-- START --

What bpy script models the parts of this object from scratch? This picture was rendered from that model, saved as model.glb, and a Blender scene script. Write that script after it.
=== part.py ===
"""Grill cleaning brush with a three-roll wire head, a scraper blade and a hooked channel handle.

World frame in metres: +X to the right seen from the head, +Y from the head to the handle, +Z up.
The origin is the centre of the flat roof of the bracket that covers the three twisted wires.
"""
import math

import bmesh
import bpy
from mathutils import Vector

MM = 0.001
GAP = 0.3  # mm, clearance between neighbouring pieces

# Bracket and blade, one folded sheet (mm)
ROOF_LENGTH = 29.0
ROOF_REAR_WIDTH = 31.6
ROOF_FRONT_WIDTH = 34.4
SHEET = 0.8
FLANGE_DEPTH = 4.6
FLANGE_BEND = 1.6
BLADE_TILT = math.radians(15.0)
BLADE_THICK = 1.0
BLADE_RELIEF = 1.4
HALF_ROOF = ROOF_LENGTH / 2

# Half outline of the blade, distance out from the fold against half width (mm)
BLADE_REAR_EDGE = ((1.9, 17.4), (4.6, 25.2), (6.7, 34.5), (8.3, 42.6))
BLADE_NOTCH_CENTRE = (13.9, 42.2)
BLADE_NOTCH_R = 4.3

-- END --
-- START --

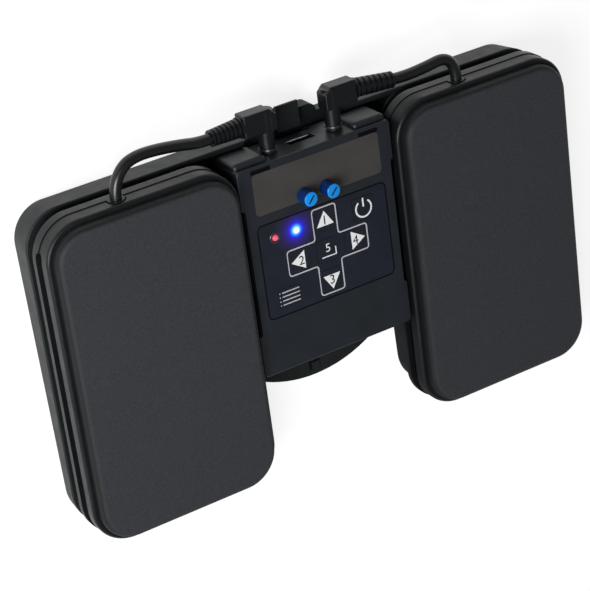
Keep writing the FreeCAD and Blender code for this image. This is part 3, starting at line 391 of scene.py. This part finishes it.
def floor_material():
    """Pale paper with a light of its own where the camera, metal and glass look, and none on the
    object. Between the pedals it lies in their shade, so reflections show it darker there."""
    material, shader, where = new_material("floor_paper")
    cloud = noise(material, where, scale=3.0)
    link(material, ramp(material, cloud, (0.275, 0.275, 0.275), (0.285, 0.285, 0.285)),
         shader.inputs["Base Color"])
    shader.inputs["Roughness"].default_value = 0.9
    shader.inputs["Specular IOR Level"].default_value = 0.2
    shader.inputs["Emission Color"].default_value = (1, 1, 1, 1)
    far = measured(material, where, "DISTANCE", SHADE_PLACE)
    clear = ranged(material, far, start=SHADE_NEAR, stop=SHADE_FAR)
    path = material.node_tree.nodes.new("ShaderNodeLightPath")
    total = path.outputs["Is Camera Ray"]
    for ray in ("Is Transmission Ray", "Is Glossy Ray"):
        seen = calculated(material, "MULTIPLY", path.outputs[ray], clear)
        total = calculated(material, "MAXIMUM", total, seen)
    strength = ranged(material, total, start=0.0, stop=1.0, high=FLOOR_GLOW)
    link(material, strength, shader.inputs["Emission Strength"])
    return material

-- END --

• TASK STATEMENT:
Look over the records above and copy each line that includes the string "This".

• REPLY TO THE TASK:
What bpy script models the parts of this object from scratch? This picture was rendered from that model, saved as model.glb, and a Blender scene script. Write that script after it.
Keep writing the FreeCAD and Blender code for this image. This is part 3, starting at line 391 of scene.py. This part finishes it.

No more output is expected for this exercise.